Sometimes, we learn to look at an event or a person in a different light. I heard recently that "it isn't a story until something bad happens." The more I have gone over that thought, the more it seems true. We can hear or read a story or see it acted out and as we are wired to do, we immediately assign a 'valence', a weight, to the story as being roughly good or bad. The story of the world war II concentration camps usually gets a "bad" rating and with good reason. The story of recovery from a disease gets a "good" rating.
We have things in our memories that are labeled "good" or "bad". We can look at the story of how we got where we are today as a mixture of positive and negative events and decisions. Sometimes, we learn more or new evidence is uncovered and the label changes. That can be disorienting and painful. If we thought Abraham Lincoln was a hero and we find he did some things that were not good, it can be disconcerting to find our mind and our judgment being revised.
When something tragic or nasty happens, we are often called upon to remember the pain and loss involved. I know that I don't know all the pain and all the loss and I know that even in my own life, I can't stay aware of all the good and all the bad that has happened to me or that I created.
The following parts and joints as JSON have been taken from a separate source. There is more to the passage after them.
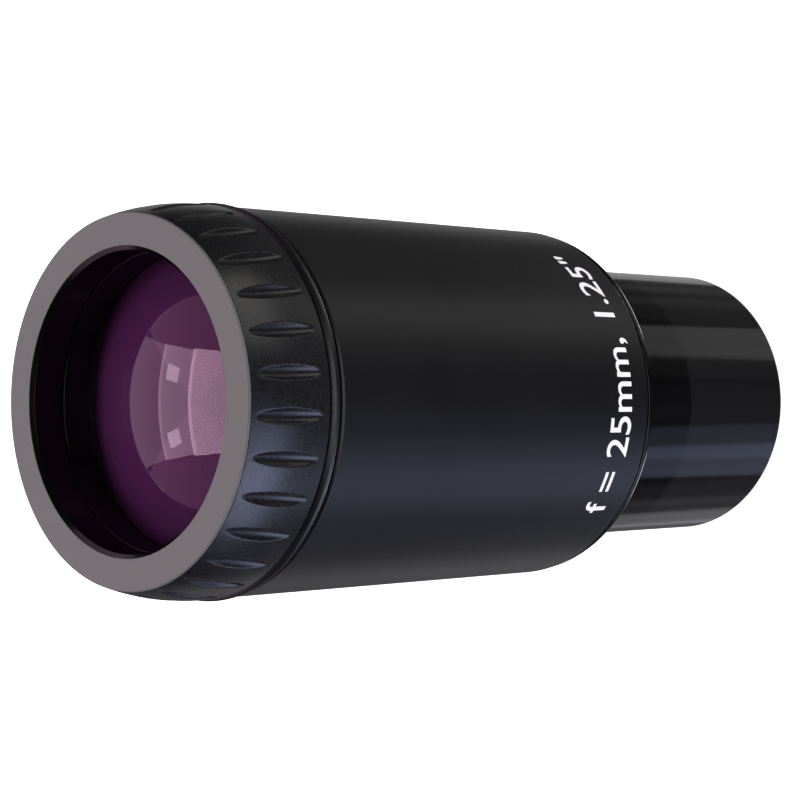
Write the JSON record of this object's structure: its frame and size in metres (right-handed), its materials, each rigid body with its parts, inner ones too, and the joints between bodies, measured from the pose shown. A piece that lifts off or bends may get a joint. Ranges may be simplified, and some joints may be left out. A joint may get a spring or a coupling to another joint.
{
  "type": "telescope eyepiece",
  "caption": "Black push-fit telescope eyepiece: coated lens doublets in a cell, straight body, polished nosepiece and a notched eyecup that twists up.",
  "frame": {"origin": "the point on the optical axis in the plane of the nosepiece's open end, on which the eyepiece stands", "axes": "+Z along the optical axis, from the nosepiece towards the eye; +X and +Y across it"},
  "size_m": [0.0402, 0.0402, 0.0893],
  "materials": {
    "satin_black": "satin black anodised",
    "gloss_black": "polished black lacquer",
    "matt_black": "matt black anodised",
    "coated_glass": "polished, purple anti-reflection coating",
    "flint_glass": "polished",
    "grip_polymer": "satin moulded, notched",
    "grey_face": "fine matt",
    "nitrile": "matt",
    "steel": "turned"
  },
  "bodies": {
    "barrel": {"nosepiece": "gloss_black", "rear_ring": "gloss_black", "field_stop_ring": "matt_black", "body_shell": "satin_black", "collar_ring": "satin_black", "lens_cell": "matt_black", "eye_lens_ring": "gloss_black", "eye_crown_lens": "coated_glass", "eye_flint_lens": "flint_glass", "lens_spacer": "matt_black", "field_flint_lens": "flint_glass", "field_crown_lens": "coated_glass", "lens_retaining_ring": "matt_black"},
    "friction_ring": {"friction_o_ring": "nitrile"},
    "eyecup": {"eyecup_sleeve": "gloss_black", "eyecup_grip_ring": "grip_polymer", "eyecup_face_ring": "grey_face", "guide_screw_1": "steel", "guide_screw_2": "steel", "guide_screw_3": "steel"}
  },
  "joints": [
    {"name": "eyecup_lift", "type": "slide", "parent": "barrel", "child": "friction_ring", "axis": [0, 0, 1], "range_m": [0, 0.008]},
    {"name": "eyecup_twist", "type": "hinge", "parent": "friction_ring", "child": "eyecup", "pos_m": [0, 0, 0.061], "axis": [0, 0, 1], "range_deg": [0, 100]}
  ],
  "couplings": [
    {"joint": "eyecup_twist", "follows": "eyecup_lift", "rad_per_m": 218.17}
  ]
}
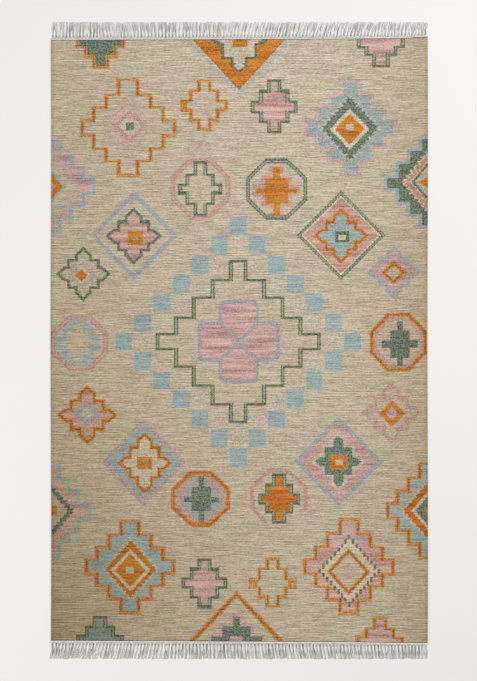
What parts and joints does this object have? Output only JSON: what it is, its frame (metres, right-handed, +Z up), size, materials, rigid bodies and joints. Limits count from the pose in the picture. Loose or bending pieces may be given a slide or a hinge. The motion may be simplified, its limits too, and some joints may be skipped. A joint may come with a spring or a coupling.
{
  "type": "flatweave rug",
  "caption": "Rectangular flatweave rug lying flat, with stepped, star and lozenge figures on a heathered ground and a knotted cotton fringe along each short end.",
  "frame": {"origin": "on the floor, under the middle of the whole rug with its fringe", "axes": "+X across the rug, +Y along it towards its far end, +Z up out of its face"},
  "size_m": [1.5294, 2.582, 0.005],
  "materials": {
    "wool_flatweave": "matt hand-spun wool weft over cotton warp, heathered beige with coloured figures",
    "cotton_fringe": "matt unbleached cotton warp ends, knotted in bundles and trimmed"
  },
  "bodies": {
    "root": {"rug_body": "wool_flatweave", "fringe_far": "cotton_fringe", "fringe_near": "cotton_fringe"}
  },
  "joints": []
}
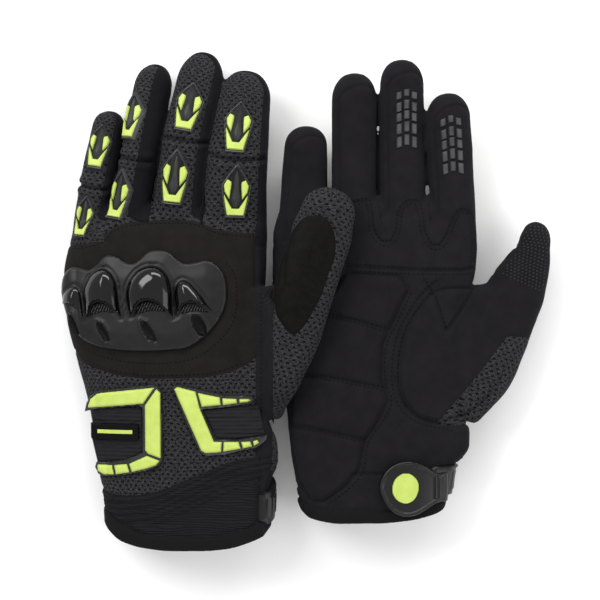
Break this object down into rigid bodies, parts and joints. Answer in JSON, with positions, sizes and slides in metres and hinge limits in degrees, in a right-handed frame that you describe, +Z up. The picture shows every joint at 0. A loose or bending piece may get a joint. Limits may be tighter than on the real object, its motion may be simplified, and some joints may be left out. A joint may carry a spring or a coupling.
{
  "type": "riding gloves",
  "caption": "Pair of short summer riding gloves with hard knuckle guard, finger and cuff guards, suede palm and hook-and-loop wrist strap.",
  "frame": {"origin": "centre of the pair's footprint, on the surface the pair lies on", "axes": "+Y towards the fingertips, +X to the right across the pair, +Z up; the left glove lies palm down, the right glove palm up"},
  "size_m": [0.2388, 0.2422, 0.0504],
  "materials": {
    "air_mesh": "open warp-knit spacer mesh, matt black",
    "suede": "fine brushed microsuede, matt",
    "elastic": "ribbed woven elastic",
    "binding": "smooth folded binding",
    "guard_rubber": "satin moulded thermoplastic rubber",
    "knuckle_guard": "matt moulded plate with gloss domes",
    "lime_rubber": "satin lime rubber"
  },
  "bodies": {
    "left_hand": {"left_hand_back": "air_mesh", "left_hand_palm": "suede", "left_thumb_gusset": "suede", "left_knuckle_guard": "knuckle_guard", "left_cuff_guard_outer": "lime_rubber", "left_cuff_guard_inner": "lime_rubber", "left_cuff_band": "elastic", "left_cuff_hem": "binding", "left_strap_anchor": "elastic", "left_hook_patch": "elastic", "left_palm_pad": "suede"},
    "left_little_lower": {"left_little_base": "air_mesh", "left_little_base_guard": "guard_rubber"},
    "left_little_upper": {"left_little_tip": "air_mesh", "left_little_tip_guard": "guard_rubber"},
    "left_ring_lower": {"left_ring_base": "air_mesh", "left_ring_base_guard": "guard_rubber"},
    "left_ring_upper": {"left_ring_tip": "air_mesh", "left_ring_tip_guard": "guard_rubber"},
    "left_middle_lower": {"left_middle_base": "air_mesh", "left_middle_base_guard": "guard_rubber"},
    "left_middle_upper": {"left_middle_tip": "air_mesh", "left_middle_tip_guard": "guard_rubber"},
    "left_index_lower": {"left_index_base": "air_mesh", "left_index_base_guard": "guard_rubber"},
    "left_index_upper": {"left_index_tip": "air_mesh", "left_index_tip_guard": "guard_rubber"},
    "left_thumb_lower": {"left_thumb_base": "suede"},
    "left_thumb_upper": {"left_thumb_tip": "suede"},
    "left_strap": {"left_strap_tab": "guard_rubber"},
    "right_hand": {"right_hand_back": "air_mesh", "right_hand_palm": "suede", "right_thumb_gusset": "suede", "right_knuckle_guard": "knuckle_guard", "right_cuff_guard_outer": "lime_rubber", "right_cuff_guard_inner": "lime_rubber", "right_cuff_band": "elastic", "right_cuff_hem": "binding", "right_strap_anchor": "elastic", "right_hook_patch": "elastic", "right_palm_pad": "suede", "right_little_base": "air_mesh", "right_little_base_guard": "guard_rubber", "right_ring_base": "air_mesh", "right_ring_base_guard": "guard_rubber"},
    "right_little_upper": {"right_little_tip": "air_mesh", "right_little_tip_guard": "guard_rubber"},
    "right_ring_upper": {"right_ring_tip": "air_mesh", "right_ring_tip_guard": "guard_rubber"},
    "right_middle_lower": {"right_middle_base": "air_mesh", "right_middle_base_guard": "guard_rubber"},
    "right_middle_upper": {"right_middle_tip": "air_mesh", "right_middle_tip_guard": "guard_rubber"},
    "right_index_lower": {"right_index_base": "air_mesh", "right_index_base_guard": "guard_rubber"},
    "right_index_upper": {"right_index_tip": "air_mesh", "right_index_tip_guard": "guard_rubber"},
    "right_thumb_lower": {"right_thumb_base": "suede"},
    "right_thumb_upper": {"right_thumb_tip": "suede"},
    "right_strap": {"right_strap_tab": "guard_rubber"}
  },
  "joints": [
    {"name": "left_little_knuckle", "type": "hinge", "parent": "left_hand", "child": "left_little_lower", "pos_m": [-0.10681, 0.0342, 0.00106], "axis": [-0.9812, 0.1929, 0], "range_deg": [0, 70]},
    {"name": "left_little_bend", "type": "hinge", "parent": "left_little_lower", "child": "left_little_upper", "pos_m": [-0.10325, 0.05434, 0.00238], "axis": [-0.9838, 0.1795, 0], "range_deg": [0, 75]},
    {"name": "left_ring_knuckle", "type": "hinge", "parent": "left_hand", "child": "left_ring_lower", "pos_m": [-0.08776, 0.03583, 0.00455], "axis": [-0.9802, 0.1979, 0], "range_deg": [0, 70]},
    {"name": "left_ring_bend", "type": "hinge", "parent": "left_ring_lower", "child": "left_ring_upper", "pos_m": [-0.08203, 0.06738, 0.00722], "axis": [-0.9838, 0.179, 0], "range_deg": [0, 85]},
    {"name": "left_middle_knuckle", "type": "hinge", "parent": "left_hand", "child": "left_middle_lower", "pos_m": [-0.06331, 0.03592, 0.0078], "axis": [-0.9929, 0.1189, 0], "range_deg": [0, 70]},
    {"name": "left_middle_bend", "type": "hinge", "parent": "left_middle_lower", "child": "left_middle_upper", "pos_m": [-0.05855, 0.07564, 0.01069], "axis": [-0.9871, 0.1603, 0], "range_deg": [0, 85]},
    {"name": "left_index_knuckle", "type": "hinge", "parent": "left_hand", "child": "left_index_lower", "pos_m": [-0.03387, 0.03468, 0.01122], "axis": [-0.9989, 0.0468, 0], "range_deg": [0, 70]},
    {"name": "left_index_bend", "type": "hinge", "parent": "left_index_lower", "child": "left_index_upper", "pos_m": [-0.03234, 0.06651, 0.01398], "axis": [-0.9975, 0.0712, 0], "range_deg": [0, 85]},
    {"name": "left_thumb_lift", "type": "hinge", "parent": "left_hand", "child": "left_thumb_lower", "pos_m": [-0.01219, -0.03977, 0.04303], "axis": [0.9599, -0.2803, 0], "range_deg": [0, 25]},
    {"name": "left_thumb_bend", "type": "hinge", "parent": "left_thumb_lower", "child": "left_thumb_upper", "pos_m": [-0.01044, 0.02224, 0.04123], "axis": [0, 0, 1], "range_deg": [0, 40]},
    {"name": "left_strap_open", "type": "hinge", "parent": "left_hand", "child": "left_strap", "pos_m": [-0.03217, -0.09259, 0.00692], "axis": [0, -1, 0], "range_deg": [0, 110]},
    {"name": "right_little_bend", "type": "hinge", "parent": "right_hand", "child": "right_little_upper", "pos_m": [-0.00101, 0.05455, 0.02615], "axis": [0.999, -0.0441, 0], "range_deg": [0, 75]},
    {"name": "right_ring_bend", "type": "hinge", "parent": "right_hand", "child": "right_ring_upper", "pos_m": [0.02358, 0.07143, 0.02783], "axis": [1, 0.0043, 0], "range_deg": [0, 85]},
    {"name": "right_middle_knuckle", "type": "hinge", "parent": "right_hand", "child": "right_middle_lower", "pos_m": [0.04719, 0.03346, 0.03123], "axis": [1, 0.0049, 0], "range_deg": [0, 70]},
    {"name": "right_middle_bend", "type": "hinge", "parent": "right_middle_lower", "child": "right_middle_upper", "pos_m": [0.04699, 0.07398, 0.02941], "axis": [1, 0.0095, 0], "range_deg": [0, 85]},
    {"name": "right_index_knuckle", "type": "hinge", "parent": "right_hand", "child": "right_index_lower", "pos_m": [0.07158, 0.03381, 0.03274], "axis": [0.9994, 0.0349, 0], "range_deg": [0, 70]},
    {"name": "right_index_bend", "type": "hinge", "parent": "right_index_lower", "child": "right_index_upper", "pos_m": [0.07044, 0.06406, 0.03124], "axis": [0.9985, 0.0552, 0], "range_deg": [0, 85]},
    {"name": "right_thumb_lift", "type": "hinge", "parent": "right_hand", "child": "right_thumb_lower", "pos_m": [0.08585, -0.03828, 0.02896], "axis": [0.9542, -0.2992, 0], "range_deg": [0, 45]},
    {"name": "right_thumb_bend", "type": "hinge", "parent": "right_thumb_lower", "child": "right_thumb_upper", "pos_m": [0.09969, 0.00474, 0.02737], "axis": [0.9241, -0.3821, 0], "range_deg": [0, 60]},
    {"name": "right_strap_open", "type": "hinge", "parent": "right_hand", "child": "right_strap", "pos_m": [0.05657, -0.08759, 0.03783], "axis": [0, 1, 0], "range_deg": [0, 150]},
    {"name": "right_glove_apart", "type": "slide", "parent": "left_hand", "child": "right_hand", "axis": [1, 0, 0], "range_m": [0, 0.06]}
  ]
}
Sometimes, the essence of being aware of myself is said to be improved, if only temporarily by intense concentration on the exact present. At moments when I do that, all my sins, all my mistakes, all my accomplishments, all my triumphs are put aside, shelved, temporarily non-existent. Just because I am not thinking of events in the past does not mean that they didn't exist or that they weren't "good" or "bad". Just because I forget about them doesn't mean their effects are gone or that they didn't matter.
We all have finite and fallible memories and judgments and long biological and personal pasts. The memories, the valences and the judgments all matter, however fleeting and slippery they are.